………..אנא בכח גדולת ימינך, Ana B’Koach Gedulat Yemincha…., is a poem we recite daily in the morning liturgy and also, very prominently, in Kabbalat Shabbat on Friday nights and during the counting of the Omer between Pesach and Shavuot. Written by Rabbi Nehunia Ben HaKana, a 1st century tanna (sage of the Mishna) and Kabbalist (author of the Bahir), it’s a prayer and a praise. Not really singled out for additional prominence by traditional Jews, it’s relatively recently been popularized by the Kabbalah Center as well as some movements generally within the “liberal” wing of Judaism; for some it almost achieves a “magic” status since it generates, from the first letter of each word, the forty-two-letter name of God, widely used as a focus in meditation.
The point I want to emphasize is that beyond the surface meaning of the words, which is nice but not that special, the main significance we understand and emphasize is generated by only 42 of its 216 letters, less than 1/5th of the total!
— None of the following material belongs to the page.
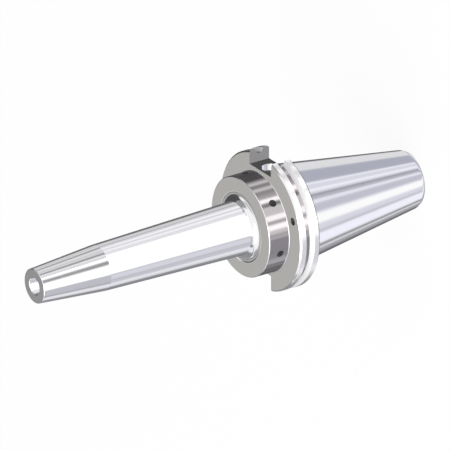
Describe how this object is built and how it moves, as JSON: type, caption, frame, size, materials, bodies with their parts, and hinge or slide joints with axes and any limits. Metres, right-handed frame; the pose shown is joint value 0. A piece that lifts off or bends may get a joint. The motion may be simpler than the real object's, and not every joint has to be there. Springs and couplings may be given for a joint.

The inner meaning of the remaining 174 letters is something we yet know nothing about. Nonetheless, it’s not only fine for us to recite this prayer, most of whose significance is unknown to us, it’s highly recommended, possibly mandated (by being included in the traditional liturgy) that we do!
We have just recently entered into the Book of Vayikra in our yearly Torah cycle. These parshiot describe in great detail (although completely insufficient detail for us to actually know exactly how to perform them–for that we require the Talmud, the Oral Torah) the animal sacrifices of the Mishkan and, later, the Beit HaMikdash (Temple). Continuously, for two thousand years after there actually have been any sacrifices, we not only read these parshiot yearly but we recite parts of them daily. They obviously have power, although probably not so much on the level of surface/literal meaning since we’re not using them as actual instructions.
L’Havdil, structurally it’s a little like “junk DNA”, a phrase that always jars me because it implies that whatever currently can’t be subsumed by a certain stage of scientific progress is “junk”. Just like researchers have yet to figure out what the parts of the puzzle they don’t understand, we either lost or never yet have had revealed the deeper meanings of the remainder of Ana B’Koach or the descriptions of the sacrifices.
I’m inspired that such an infinitesimal slice of the full meaning of Torah, which itself reveals only an infinitesimal slice of God, already generates more knowledge than we can ever fully comprehend. We don’t know everything and we’ll never know everything and that, itself, is part of the mechanism that allows us to attach ourselves to God.